3.2. Technical Obfuscation and Evasion Tactics
- Malicious Formatting: The use of invisible characters, microtext, or the substitution of Latin characters with visual equivalents from other alphabets (homoglyphs) in order to bypass similarity detection systems.
- Digital Tampering: Any technical intervention in the file's structure aimed at deceiving automated editorial analysis tools.
3.3. Bibliographic Fraud and Ghost Citations
- Hallucinated References: The inclusion of non-existent or artificially generated bibliography without real substantiation, as well as DOIs that point to unrelated or already retracted documents.
- Metric Manipulation: Detection of "ghost citations" inserted solely to inflate indicators, without a substantive relationship to the text.
3.4. Authorship Integrity and Ethics
- Authorship Anomalies: Evidence of paper mill activity, the buying/selling of authorship, or cases of hyper-prolificacy that do not correspond to a real, verifiable contribution under the CRediT taxonomy.

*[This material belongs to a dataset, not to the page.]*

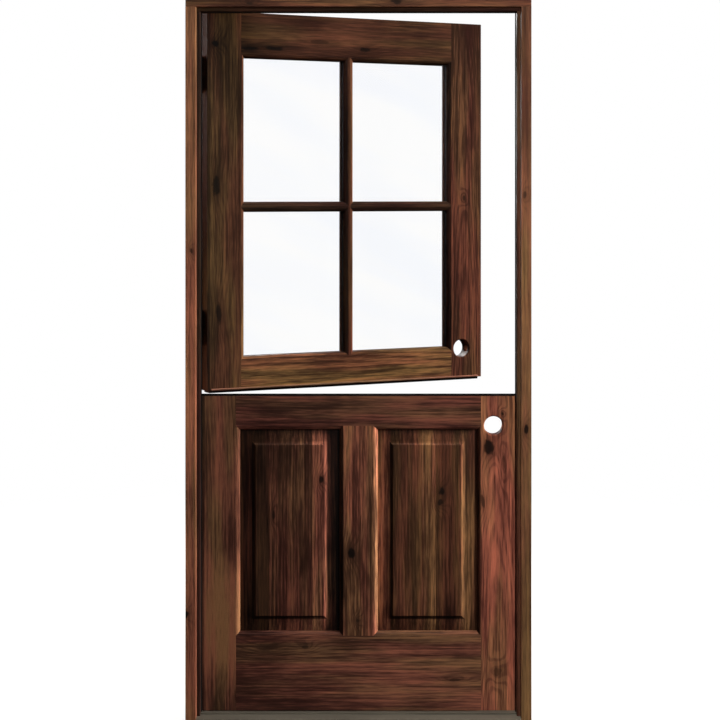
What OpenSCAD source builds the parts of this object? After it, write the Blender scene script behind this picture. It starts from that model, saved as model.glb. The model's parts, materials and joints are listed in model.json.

- Ethical Violations: Proven plagiarism or lack of approval by institutional review boards (IRB) in studies involving human subjects.
4. Execution of the Retraction
Should a violation of this protocol be confirmed, JOTMI will publish a formal Notice of Retraction permanently linked to the article's DOI. The original document will remain in the OJS system as part of the historical record but will be permanently marked with an indelible "RETRACTED" watermark on all its pages to alert the global scientific community.